Enforcement of Pawtucket massage parlor ordinance stalled

PAWTUCKET, R.I. (WPRI) – In August, the Pawtucket City Council passed an ordinance giving the city the power to regulate and license so-called “Body Works” spas, including massage parlors that officials believe offer sexual favors to clients.

Mayor Donald Grebien originally vetoed the ordinance, and the Council unanimously overrode that veto.

“There are massage parlors in our city that are being advertised in sexual websites offering sexual favors,” said City Councilor Sandra Cano.

Three months later, those businesses remain open. Mayor Donald Grebien’s administration says they cannot enforce the ordinance because of the way it’s worded.

“We just want to avoid any long-term costs and liabilities,” said Public Safety Director Antonio Pires in an interview with Eyewitness News. Pires says Pawtucket Police are working to close illegal massage parlors, using existing means like zoning ordinances and prostitution laws. But he says the way the current “Body Works” ordinance is written is too broad.

“Really, it applies to YMCAs and other health spas,” he said.

The ordinance requires businesses to be licensed and regulated if they have “pools, baths, saunas, dry saunas, towel treatments, showers, body scrubs and body showers.” It excludes certain medical professionals, athletic trainers, hairdressers, manicurists and licensed massage therapists.

Pires says in theory, spas that are closed under the ordinance could sue the city– and would likely win that lawsuit.

The businesses of concern in Pawtucket offer “body” services that don’t necessarily fall under the state’s massage licensing law. Pires says the city has identified several that are fronting for brothels. Eyewitness News found advertisements for those Pawtucket businesses on Adult Entertainment websites. The ads included inappropriate photos of women and suggestive wording.

Pires says while police can arrest people for prostitution, it’s difficult to prove–and doesn’t prevent more massage parlors from opening.

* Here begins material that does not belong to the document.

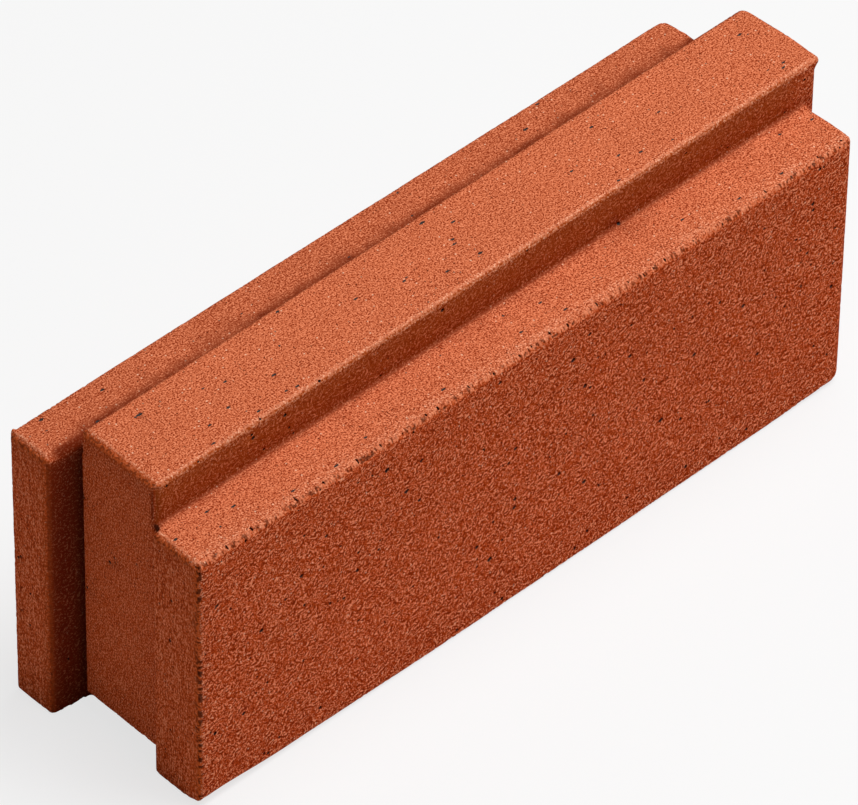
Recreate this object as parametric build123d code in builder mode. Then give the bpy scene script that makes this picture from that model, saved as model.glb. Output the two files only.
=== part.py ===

Ideally, both Pires and Cano say they want the State Legislature to pass a law allowing communities to license and regulate these spas. In the meantime, the Pawtucket Ordinance committee will work on re-phrasing the current ordinance, so the administration can enforce it.

“We want to make sure these places are closed, so the victims can be relieved and in a better position to be saved,” Councilor Cano said.

If the Council isn’t able to pass an ordinance the city will enforce, City Councilor Tim Rudd says the City Council would need to go to the courts to get the city to enforce it.